2. Januar 2025

Europäische Krisen-Union

Übernommen von Zeitung vum Lëtzebuerger Vollek:

Die Bilder aus Tblissi erinnern in fataler Weise an den »Euromaidan« vor über zehn Jahren. Seit November 2013 bis zum Februar 2014 hatten sich auf dem zentralen Platz in der ukrainischen Hauptstadt Massen von begeisterten Anhängern der Europäischen Union versammelt, mit Fahnen der EU und der USA. Anlaß war, daß die damalige Regierung der Ukraine erklärt hatte, ein Assoziierungsabkommen mit der EU nicht zu unterzeichnen – nachdem Kiew zuvor vor die Wahl gestellt worden war, sich entweder für eine Zusammenarbeit mit Rußland oder mit der EU zu entscheiden.

Dieses Ultimatum nutzte die damalige Administration der USA, die an einer Verschärfung der Konfrontation mit Rußland und vor allem an der Ausweitung der NATO an eine weitere Grenze Rußlands interessiert war. Die damalige Vizeaußenministerin Nuland, die persönlich Verpflegungsbeutel auf dem Maidan austeilte, ließ nach eigenem Bekunden mindestens 5 Milliarden US-Dollar an die Regierungsgegner in Kiew fließen, wohl wissend, daß ein Beitritt zur EU wesentlich komplizierter ist als eine Aufnahme des Landes in die NATO. Nicht nur durch ihren Kommentar »Fuck the EU« wurde das mehr als deutlich.

Das Ergebnis ist bekannt. Nach dem NATO-Angriff auf Jugoslawien 1999 tobt seit 2014 erneut ein Krieg auf dem europäischen Kontinent, der zweite seit dem Ende des Zweiten Weltkriegs. Begonnen als »Anti-Terror-Operation« des mit Hilfe von EU-Politikern ins Amt gehievten Regimes in Kiew gegen unbotmäßige, vorwiegend russischstämmige Bürger des eigenen Landes, ist dieser Krieg zu einem Stellvertreterkrieg zwischen der NATO und Rußland geworden.

Und nun also Georgien, dessen mit großer Mehrheit gewählte Regierung die Beitrittsverhandlungen mit der EU zunächst einmal ausgesetzt hat. Wieder Fahnen der EU, und diesen Tagen auch der Ukraine, im Zentrum der georgischen Hauptstadt. Westliche Medien lassen reihenweise Protestierende zu Wort kommen, die ihre Sehnsucht zu einer Integration des Landes in die EU vor Kameras und Mikrofonen äußern dürfen.

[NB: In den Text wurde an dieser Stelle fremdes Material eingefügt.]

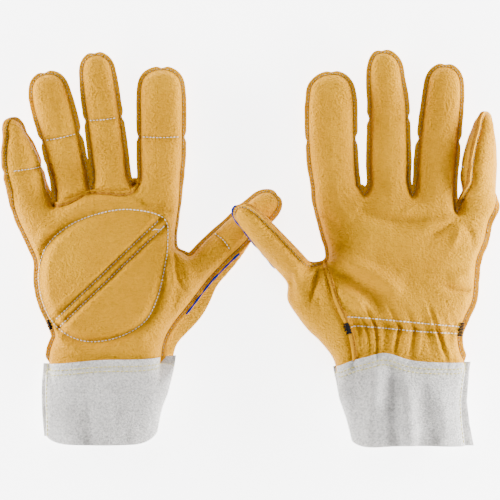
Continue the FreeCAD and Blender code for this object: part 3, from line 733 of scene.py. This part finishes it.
def stitches(glove, path, height, kind="thread", pitch=STITCH, long=1.5, radius=0.33):
    """Short dashes of thread along a 2D path; height gives z for 2D points."""
    fine = spline(path, 0.3) if len(path) > 2 else path
    steps = lengths(fine)
    starts = np.arange(0.4, steps[-1] - long, pitch)
    where = starts[:, None] + np.array([0, 0.22, 0.5, 0.78, 1.0])[None] * long
    xy = points_at(fine, steps, where.ravel())
    z = height(xy).reshape(where.shape)
    swell = np.array([0.55, 1.0, 1.1, 1.0, 0.55]) * radius
    arch = np.array([-0.22, 0.12, 0.22, 0.12, -0.22])
    for spots, high in zip(xy.reshape(*where.shape, 2), z):
        line = np.column_stack([spots, high + (arch if high.mean() > SEAM else -arch)])
        add_tube(glove, kind, line, swell, 5, spots[2:3])


def thread_lines(glove):
    """All the rows of stitches in the leather."""
    palm = glove.up

    def in_edge(side):
        return lambda p: np.full(len(p), SEAM + side * (LEATHER + 0.2))

    def on(side):
        return lambda p: SEAM + side * (LEATHER + 0.12 + glove.surface(p, side))

    seam = glove.path[:, :2] + glove.normal * 0.75
    visible = (glove.path[:, 2] > 1.5).astype(int)
    runs = np.flatnonzero(np.diff(np.concatenate([[0], visible, [0]])))
    for side in (1, -1):
        for start, end in zip(runs[::2], runs[1::2]):
            stitches(glove, seam[start:end], in_edge(side), "seam_thread", long=1.4, radius=0.26)
    for line in (glove.loop, *glove.quilts):
        stitches(glove, line, on(palm))
    for line in glove.creases:
        line = line[glove.depth(line)[0] > 0.6]
        if len(line) > 4:
            stitches(glove, line, on(palm), pitch=2.2, long=1.45)
    if palm < 0:
        for row in ELASTIC_ROWS:
            stitches(glove, spline(row, 1.5), on(1), pitch=2.3, long=1.6, radius=0.38)


def standing_seam(glove):
    """The raised seam between the back panel and the thumb's panel."""
    path = glove.radial
    n = len(path)
    z = SEAM + LEATHER + glove.surface(path, 1)
    tangent = unit(np.gradient(path, axis=0))
    out = np.column_stack([tangent[:, 1], -tangent[:, 0]])
    length = np.arange(n) * RADIAL_STEP
    ragged = ripple(length, 5.0, 3.3, 1.1) + 0.5 * ripple(length, 1.7, 0.2, 5.4)
    lean = np.interp(np.linspace(0, 1, n), [0, 0.2, 0.7, 1], [0.5, 0.75, 0.7, 0.4])
    high = EDGE * (1.05 + 0.12 * ragged) * (0.25 + 0.75 * smoothstep(-77, -70, path[:, 1]))
    # one layer from its foot to the cut edge: offset over the thickness, height over the seam's own
    half = [(1.2, -1.2), (1.15, 0.5), (1.05, 0.93), (0.6, 1.0), (0.12, 0.96)]
    rows = []
    for across, up in half + [(0.0, 0.82)] + [(-across, up) for across, up in half[::-1]]:
        stand = max(up, 0.0) * high
        offset = across * LEATHER + lean * stand
        lift = stand + min(up, 0.0)
        rows.append(np.column_stack([path - out * offset[:, None], z + lift * np.sqrt(1 - 0.5 * lean**2)]))
    faces = [face[:1] + face[:0:-1] for face in grid_faces(len(rows), n)]
    raw = np.repeat([int(3 <= k <= 6) for k in range(len(rows) - 1)], n - 1)
    glove.add("leather", np.vstack(rows), faces, raw, np.vstack([path] * len(rows)))


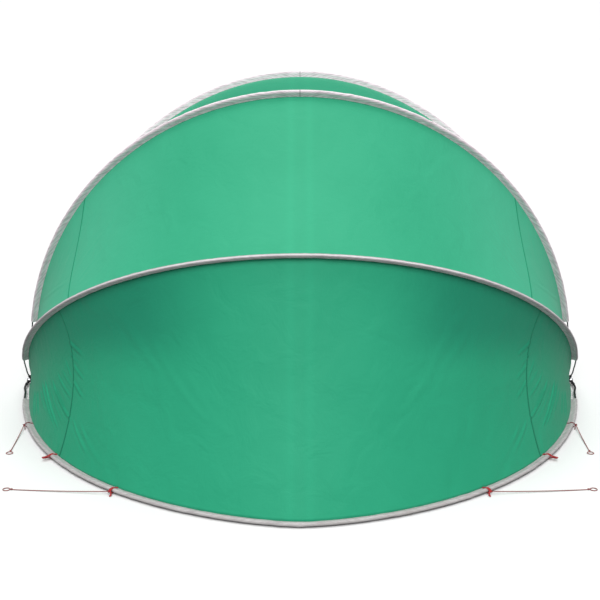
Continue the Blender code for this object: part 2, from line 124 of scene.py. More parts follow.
# ---------------- the curve of a hoop
class Hoop:
    """A hoop's curve. A share of its half length runs from 0 at a hub to 1 at the crown."""

    def __init__(self, lane, name, body, angle, curve, pole_radius, sleeve_start):
        self.name, self.body, self.lane = name, body, lane
        self.pole_radius, self.sleeve_start = pole_radius, sleeve_start
        reach, splay, leg, crown = curve
        self.foot = HALF_WIDTH - lane * LANE
        leg_end = (self.foot + leg * sin(splay), leg * cos(splay))
        self.controls = np.array(((self.foot, 0.0), leg_end, (crown, reach), (0.0, reach)))
        self.ts = np.linspace(0, 1, 2001)
        self.distances = distances_along(self.bezier(self.ts))
        self.length = self.distances[-1]
        turn = radians(angle)
        self.out = np.array((0.0, -cos(turn), sin(turn)))
        self.up = np.array((0.0, sin(turn), cos(turn)))

    def bezier(self, t):
        a, b, c, d = self.controls
        t = np.asarray(t)[..., None]
        return (1 - t) ** 3 * a + 3 * (1 - t) ** 2 * t * b + 3 * (1 - t) * t * t * c + t ** 3 * d

    def run(self, t):
        a, b, c, d = self.controls
        t = np.asarray(t)[..., None]
        way = (1 - t) ** 2 * (b - a) + 2 * (1 - t) * t * (c - b) + t * t * (d - c)
        return way / np.linalg.norm(way, axis=-1, keepdims=True)

    def at(self, share, side, inward=0.0, off=0.0):
        """Points in the shelter's frame: inward of the pole and off the hoop's plane."""
        past = share > 1
        share, side = np.where(past, 2 - share, share), np.where(past, -side, side)
        t = np.interp(share * self.length, self.distances, self.ts)
        point, run = self.bezier(t), self.run(t)
        x = side * (point[..., 0] - inward * run[..., 1])
        reach = point[..., 1] + inward * run[..., 0]
        off = np.broadcast_to(off, reach.shape)
        across = np.stack((x, 0 * x, 0 * x), axis=-1)
        return HUB + across + reach[..., None] * self.out + off[..., None] * self.up

    def pole_at(self, distance, side):
        """The pole's centre line, which leaves the socket straight."""
        curved = self.at(distance / self.length, side)
        foot = HUB + np.array((side * self.foot, 0, 0))
        straight = foot + distance[..., None] * self.out
        blend = smooth((distance - POLE_STRAIGHT) / (POLE_CURVED - POLE_STRAIGHT))[..., None]
        return straight + (curved - straight) * blend

    def edge_setback(self, share):
        """Pole to the cloth's edge: tucked in the sleeve, and closer where the pole is bare."""
        start = PANEL_START / self.length
        along = np.clip((share - start) / (self.sleeve_start / self.length - start), 0, 1)
        return EDGE_NEAR_HUB + (EDGE_IN_SEAM - EDGE_NEAR_HUB) * along


def smooth(x):
    x = np.clip(x, 0, 1)
    return x * x * (3 - 2 * x)


def distances_along(points):
    steps = np.linalg.norm(np.diff(np.asarray(points, float), axis=0), axis=1)
    return np.concatenate(([0.0], np.cumsum(steps)))


def to_hub(share):
    """The share of a half length to the nearer hub, where share 2 is the far hub."""
    return np.minimum(share, 2 - share)


def drop_angle(reach):
    return degrees(asin(GROUND_DROP / reach))


BACK, REAR, MIDDLE, FRONT, DOOR = HOOPS = [Hoop(lane, *spec) for lane, spec in enumerate((
    ("back_base", "ground_frame", -drop_angle(BACK_CURVE[0]), BACK_CURVE, BASE_POLE_RADIUS,
     BASE_SLEEVE_START),
    ("rear_hoop", "rear_hoop", REAR_ANGLE, HOOP_CURVE, HOOP_POLE_RADIUS, REAR_SLEEVE_START),
    ("middle_hoop", "middle_hoop", MIDDLE_ANGLE, HOOP_CURVE, HOOP_POLE_RADIUS,
     TOP_SLEEVE_START),
    ("front_hoop", "front_hoop", FRONT_ANGLE, HOOP_CURVE, HOOP_POLE_RADIUS, TOP_SLEEVE_START),
    ("front_base", "front_base", 180 + drop_angle(HOOP_CURVE[0]), HOOP_CURVE,
     BASE_POLE_RADIUS, BASE_SLEEVE_START)))]
SIDES = ((-1, "left"), (1, "right"))


# ---------------- node materials
def node(kind, inputs, **settings):
    """A node in the tree that its inputs come from."""
    tree = next(v.id_data for v in inputs.values() if isinstance(v, bpy.types.NodeSocket))
    made = tree.nodes.new("ShaderNode" + kind)
    for key, value in settings.items():
        setattr(made, key, value)
    for key, value in inputs.items():
        if isinstance(value, bpy.types.NodeSocket):
            tree.links.new(value, made.inputs[key])
        else:
            made.inputs[key].default_value = value
    return made


def calc(operation, *values):
    return node("Math", dict(enumerate(values)), operation=operation).outputs[0]


def noise(at, scale, detail=3.0, roughness=0.55, distortion=0.0):
    inputs = {"Vector": at, "Scale": scale, "Detail": detail, "Roughness": roughness,
              "Distortion": distortion}
    return node("TexNoise", inputs).outputs["Fac"]


def stretched(at, x, y, z=1.0):
    return node("Mapping", {"Vector": at, "Scale": (x, y, z)}).outputs["Vector"]


def yarns(at, pitch, direction):
    """Parallel ridges of that pitch, as high values."""
    bands = 2 * pi / 20 / pitch
    return node("TexWave", {"Vector": at, "Scale": bands, "Distortion": 0.0},
                bands_direction=direction).outputs["Fac"]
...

Aber in was für eine Europäische Union wollen diese Leute eigentlich aufgenommen werden? Gibt es in den dortigen Medien keinerlei Berichte über den wirklichen Zustand dieses Staatenbündnisses? Weiß man unter den EU-Fanatikern nichts darüber, von welchen Krisen die EU erschüttert wird? Nimmt man nicht zur Kenntnis, daß die beiden führenden EU-Länder in einer tiefen Regierungskrise stecken? Kennt man von Paris nur den Eiffelturm und von Berlin den Kurfürstendamm?

Diese Art von Ignoranz ist ebenso in Brüssel zu spüren. Die überbordenden Ausgaben für den Krieg in der Ukraine und die Kosten der einseitigen Sanktionen gegen Rußland und China, die Massenflucht von Menschen aus Afrika und dem Nahen Osten als Folgen der auch von der EU mitverursachten Krisen, die erbärmliche Situation im Gesundheits- und Bildungswesen, die zunehmenden Kürzungen im sozialen Bereich, die immer noch galoppierende Inflation – all das und vieles mehr wird unter den Teppich gekehrt.

Vor dem Gebäude des EU-Parlaments hat man einen Rahmen aufstellen lassen, damit Besucher sich darin fotografieren lassen können. Auf der Umrahmung steht mit großen Lettern »DEMOCRACY IN ACTION«. Die Begeisterung dafür hält sich in Grenzen. Zumal nicht zu übersehen ist, daß wenige Meter entfernt Stacheldrahtverhaue aufgestellt sind, für den Fall, daß die Bürger einen Ausweg aus den Krisen und also wirklich Demokratie einfordern sollten.